- The request -
Among the entries that follow, the required portion opens with the line containing "drawer_bar, drawer_fittings = pull_handle(DRAWER_X0" and closes with the line containing "bpy.data.objects.remove(obj)". Give that portion again exactly, and nothing else.

- Information shown -
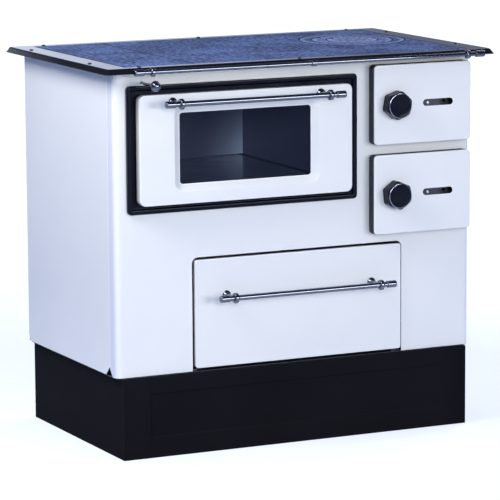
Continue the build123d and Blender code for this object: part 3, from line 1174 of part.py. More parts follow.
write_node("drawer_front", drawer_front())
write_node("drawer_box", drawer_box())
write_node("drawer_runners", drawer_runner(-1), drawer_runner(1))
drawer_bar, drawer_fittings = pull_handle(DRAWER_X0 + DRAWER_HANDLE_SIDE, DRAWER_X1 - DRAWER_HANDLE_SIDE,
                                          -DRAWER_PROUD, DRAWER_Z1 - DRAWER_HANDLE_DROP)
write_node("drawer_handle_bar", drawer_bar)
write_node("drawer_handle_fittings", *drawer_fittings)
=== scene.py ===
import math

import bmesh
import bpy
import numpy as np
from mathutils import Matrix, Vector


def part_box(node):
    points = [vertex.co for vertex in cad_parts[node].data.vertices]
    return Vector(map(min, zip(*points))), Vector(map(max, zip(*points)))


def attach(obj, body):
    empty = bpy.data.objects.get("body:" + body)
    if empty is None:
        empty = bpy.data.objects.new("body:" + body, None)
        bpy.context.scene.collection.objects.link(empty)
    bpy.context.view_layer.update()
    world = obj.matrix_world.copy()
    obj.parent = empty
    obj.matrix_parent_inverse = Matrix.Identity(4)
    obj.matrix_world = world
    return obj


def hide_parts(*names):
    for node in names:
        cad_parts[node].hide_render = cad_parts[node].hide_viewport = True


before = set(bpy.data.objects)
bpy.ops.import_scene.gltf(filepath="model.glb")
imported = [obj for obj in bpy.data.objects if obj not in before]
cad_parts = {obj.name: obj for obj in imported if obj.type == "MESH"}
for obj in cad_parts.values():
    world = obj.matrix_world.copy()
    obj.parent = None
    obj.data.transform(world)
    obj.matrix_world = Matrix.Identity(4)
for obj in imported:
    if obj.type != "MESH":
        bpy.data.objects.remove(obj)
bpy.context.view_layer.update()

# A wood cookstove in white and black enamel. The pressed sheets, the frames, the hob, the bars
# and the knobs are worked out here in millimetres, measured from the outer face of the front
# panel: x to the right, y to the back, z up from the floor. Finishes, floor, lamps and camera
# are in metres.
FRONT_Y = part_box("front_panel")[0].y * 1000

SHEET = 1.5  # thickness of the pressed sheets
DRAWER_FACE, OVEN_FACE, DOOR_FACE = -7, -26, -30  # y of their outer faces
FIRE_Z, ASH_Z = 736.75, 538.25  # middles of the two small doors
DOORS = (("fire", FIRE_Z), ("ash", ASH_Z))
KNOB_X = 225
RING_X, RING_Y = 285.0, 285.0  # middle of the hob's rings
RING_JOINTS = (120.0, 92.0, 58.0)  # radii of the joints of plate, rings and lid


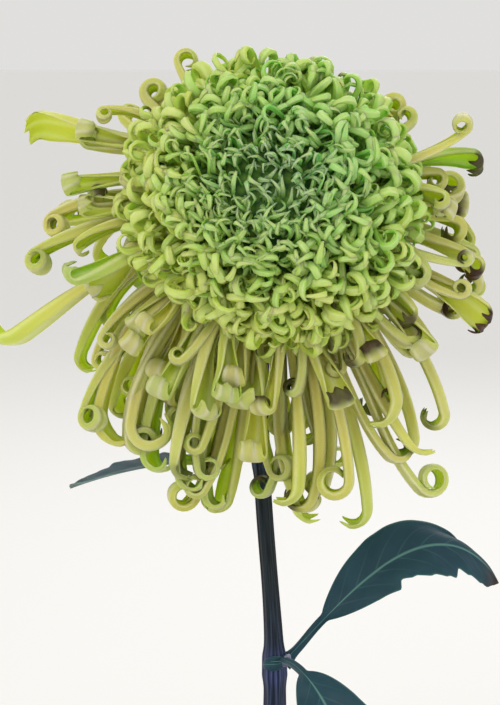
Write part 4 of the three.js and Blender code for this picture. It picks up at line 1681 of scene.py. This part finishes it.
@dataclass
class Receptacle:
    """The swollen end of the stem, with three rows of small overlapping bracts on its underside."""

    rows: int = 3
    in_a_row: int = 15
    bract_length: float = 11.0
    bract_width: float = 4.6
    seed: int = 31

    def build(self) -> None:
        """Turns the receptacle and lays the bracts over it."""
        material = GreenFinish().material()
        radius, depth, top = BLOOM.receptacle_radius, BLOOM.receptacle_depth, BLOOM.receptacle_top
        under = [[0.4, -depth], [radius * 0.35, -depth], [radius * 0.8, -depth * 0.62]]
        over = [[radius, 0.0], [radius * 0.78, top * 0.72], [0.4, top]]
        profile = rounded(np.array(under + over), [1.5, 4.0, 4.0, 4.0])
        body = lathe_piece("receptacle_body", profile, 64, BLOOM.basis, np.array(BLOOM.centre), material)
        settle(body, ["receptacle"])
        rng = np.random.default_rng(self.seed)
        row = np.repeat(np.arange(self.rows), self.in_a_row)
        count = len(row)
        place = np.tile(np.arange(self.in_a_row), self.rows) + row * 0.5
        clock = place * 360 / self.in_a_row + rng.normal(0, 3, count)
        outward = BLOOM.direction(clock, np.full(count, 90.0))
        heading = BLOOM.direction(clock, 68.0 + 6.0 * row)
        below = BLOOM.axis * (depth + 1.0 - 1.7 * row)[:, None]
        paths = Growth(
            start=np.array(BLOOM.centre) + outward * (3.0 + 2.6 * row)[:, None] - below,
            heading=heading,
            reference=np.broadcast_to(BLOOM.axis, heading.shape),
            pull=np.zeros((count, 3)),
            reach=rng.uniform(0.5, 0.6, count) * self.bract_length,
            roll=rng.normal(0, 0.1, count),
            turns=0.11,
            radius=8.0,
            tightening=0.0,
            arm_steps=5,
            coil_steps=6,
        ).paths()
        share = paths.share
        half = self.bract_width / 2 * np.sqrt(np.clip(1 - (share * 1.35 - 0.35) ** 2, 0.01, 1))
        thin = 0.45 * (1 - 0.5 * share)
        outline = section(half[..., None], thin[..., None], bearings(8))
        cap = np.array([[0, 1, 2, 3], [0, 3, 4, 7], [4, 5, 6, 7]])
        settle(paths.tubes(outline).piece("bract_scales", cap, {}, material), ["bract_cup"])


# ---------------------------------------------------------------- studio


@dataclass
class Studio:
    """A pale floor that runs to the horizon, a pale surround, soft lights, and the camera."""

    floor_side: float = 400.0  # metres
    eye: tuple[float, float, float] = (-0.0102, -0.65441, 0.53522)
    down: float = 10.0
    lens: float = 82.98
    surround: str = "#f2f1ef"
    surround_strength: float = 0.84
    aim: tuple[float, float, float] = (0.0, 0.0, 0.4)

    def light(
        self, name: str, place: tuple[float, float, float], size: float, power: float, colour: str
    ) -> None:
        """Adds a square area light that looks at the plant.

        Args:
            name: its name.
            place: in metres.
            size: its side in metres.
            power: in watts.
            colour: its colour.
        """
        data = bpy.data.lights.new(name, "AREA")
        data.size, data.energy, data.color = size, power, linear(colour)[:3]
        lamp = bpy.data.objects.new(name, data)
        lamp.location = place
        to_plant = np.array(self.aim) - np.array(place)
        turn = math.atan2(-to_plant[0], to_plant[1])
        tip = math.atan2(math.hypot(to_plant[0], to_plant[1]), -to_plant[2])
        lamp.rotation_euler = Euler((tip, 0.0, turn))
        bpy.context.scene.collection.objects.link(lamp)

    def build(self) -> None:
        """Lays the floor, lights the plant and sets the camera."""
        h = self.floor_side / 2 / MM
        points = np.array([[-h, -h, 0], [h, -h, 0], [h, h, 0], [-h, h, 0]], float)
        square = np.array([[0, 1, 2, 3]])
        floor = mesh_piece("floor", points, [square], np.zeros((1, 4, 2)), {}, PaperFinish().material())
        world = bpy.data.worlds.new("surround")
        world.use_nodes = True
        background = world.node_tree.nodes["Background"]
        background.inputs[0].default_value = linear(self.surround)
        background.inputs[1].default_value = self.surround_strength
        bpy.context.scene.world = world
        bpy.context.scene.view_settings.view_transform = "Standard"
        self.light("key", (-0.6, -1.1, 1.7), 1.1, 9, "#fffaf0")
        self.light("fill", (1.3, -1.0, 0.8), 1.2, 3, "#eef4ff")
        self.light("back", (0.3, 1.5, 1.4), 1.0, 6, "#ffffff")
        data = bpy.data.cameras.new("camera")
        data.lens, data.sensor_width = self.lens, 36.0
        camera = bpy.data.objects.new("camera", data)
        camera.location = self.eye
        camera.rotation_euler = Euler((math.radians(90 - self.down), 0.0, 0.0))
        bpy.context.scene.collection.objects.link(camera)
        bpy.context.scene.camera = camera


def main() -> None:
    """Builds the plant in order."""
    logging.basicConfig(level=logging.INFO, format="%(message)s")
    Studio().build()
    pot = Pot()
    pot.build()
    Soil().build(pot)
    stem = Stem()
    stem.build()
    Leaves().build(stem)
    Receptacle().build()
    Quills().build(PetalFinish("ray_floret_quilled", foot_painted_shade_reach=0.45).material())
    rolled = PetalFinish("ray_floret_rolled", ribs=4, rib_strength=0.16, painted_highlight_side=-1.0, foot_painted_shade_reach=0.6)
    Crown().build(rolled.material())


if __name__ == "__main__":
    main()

- Complete output -
drawer_bar, drawer_fittings = pull_handle(DRAWER_X0 + DRAWER_HANDLE_SIDE, DRAWER_X1 - DRAWER_HANDLE_SIDE,
                                          -DRAWER_PROUD, DRAWER_Z1 - DRAWER_HANDLE_DROP)
write_node("drawer_handle_bar", drawer_bar)
write_node("drawer_handle_fittings", *drawer_fittings)
=== scene.py ===
import math

import bmesh
import bpy
import numpy as np
from mathutils import Matrix, Vector


def part_box(node):
    points = [vertex.co for vertex in cad_parts[node].data.vertices]
    return Vector(map(min, zip(*points))), Vector(map(max, zip(*points)))


def attach(obj, body):
    empty = bpy.data.objects.get("body:" + body)
    if empty is None:
        empty = bpy.data.objects.new("body:" + body, None)
        bpy.context.scene.collection.objects.link(empty)
    bpy.context.view_layer.update()
    world = obj.matrix_world.copy()
    obj.parent = empty
    obj.matrix_parent_inverse = Matrix.Identity(4)
    obj.matrix_world = world
    return obj


def hide_parts(*names):
    for node in names:
        cad_parts[node].hide_render = cad_parts[node].hide_viewport = True


before = set(bpy.data.objects)
bpy.ops.import_scene.gltf(filepath="model.glb")
imported = [obj for obj in bpy.data.objects if obj not in before]
cad_parts = {obj.name: obj for obj in imported if obj.type == "MESH"}
for obj in cad_parts.values():
    world = obj.matrix_world.copy()
    obj.parent = None
    obj.data.transform(world)
    obj.matrix_world = Matrix.Identity(4)
for obj in imported:
    if obj.type != "MESH":
        bpy.data.objects.remove(obj)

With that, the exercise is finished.